In my view it has to be the first steps in a complete and radical system overhaul – the way everything is set up at the moment and the functioning of capitalism rules out any radical climate policy. I have criticisms of XR, but I think the idea they have of the existing social contract being broken and so you have to challenge the system is valid.
Decentralisation is important. But at the same time we need organised political change from above as well as from below. We need centralised planning and investment in communities but with the aim of facilitating local democratic control.
I think there’s a prevalent feeling in the movement that parliamentary democracy as it exists is not set up to tackle climate change. The whole system operates on the basis of what’s good for business, even the Labour Party. Labour has certainly moved in the right direction but there’s still incredible the reluctance to pursue very basic policies like nationalising energy, it’s such a basic step… More broadly, what’s the alternative? It’s not Cuba. But we clear do need an alternative to the current sytem.
It’s interesting that you call your walkouts a strike. To what extent do the activists have consciousness about the workers’ movement?
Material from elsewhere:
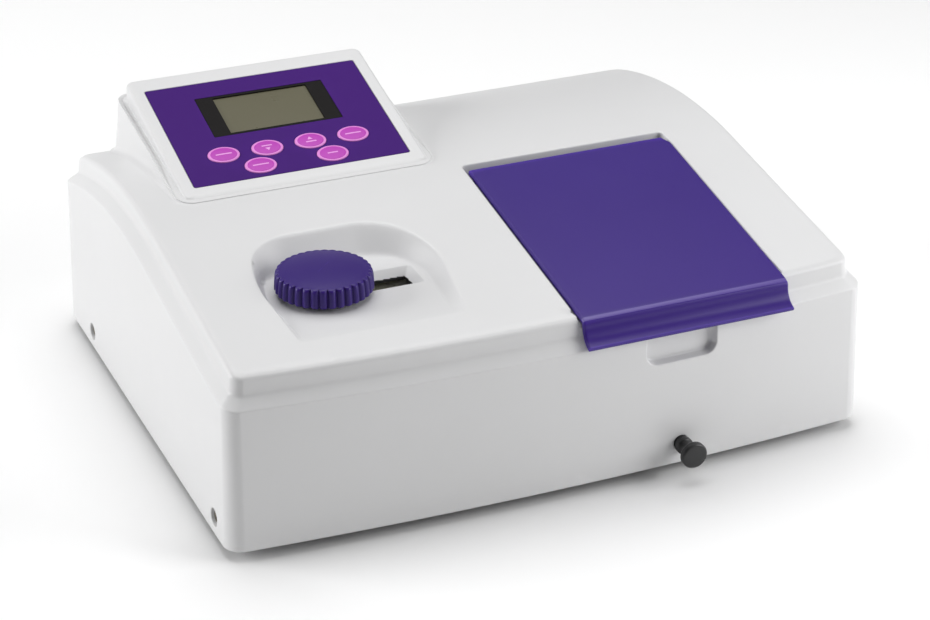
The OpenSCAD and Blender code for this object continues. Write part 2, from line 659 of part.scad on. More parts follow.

Among my generation there is very little consciousness of the power of a labour movement, by which I mean not so much the Labour Party as a workers’ movement exercising workers’ power. Not even in terms of our teachers – in academies in particular there’s harsh pressure against trade unionism. Our action is like a strike in that we’re walking out and disrupting school rather than just having a demo on a weekend say. But in a way it’s more civil disobedience.
We would like to get to the point where workers take strike action over climate change, but I understand there are many barriers to that, including the fact that it’s illegal. Unions coordinating their action with ours would be a good step forward, and prior to that just more links and solidarity.
What’s the attitude of most student active in this movement to the Labour Party and to political parties in general?
The Labour Party has obviously been sympathetic; pushing for a climate emergency is good and as I say they seem to be shifting, but it’s all really quite unclear. When the youth strikers guest edited the Guardian there was some back and forth with Corbyn’s office about the need for Labour to have stronger policies. The party is not the enemy but not an ally, not a consistent one.
A few Green members are involved but the general sense is that the Green Party is not a particularly radical grassroots movement. Caroline Lucas has promoted good stuff, for instance the Green New Deal, but that doesn’t mean endorsing the Green Party as a structure or a movement.
What happens next and how would you like to see things develop?
Unfortunately, the issue is not going away any time soon. I don’t know if it will take some obviously bigger event to get more people to kick off. I think the movement has a strong future, particularly if we organise solid regional and local structures. It’s a movement that can be incredibly inclusive and inspiring for people.
I want to see student-worker solidarity develop. We’ll be having a strike day in September, as part of the global Earth Strike, at the same time as Labour Party conference. We would very much like workers to be involved.
We need to get the unions, in their structures but also workers in the workplace, and the Labour Party too, discussing transitional demands, about what an end to high-carbon industries and in their place a worker-led Green New Deal will look like.
A lot of what we need to do is basic spreading of information and educating, but clearly we also need different forms of activity to keep people engaged on the way. That’s essential because our goal is not immediate but it is urgent.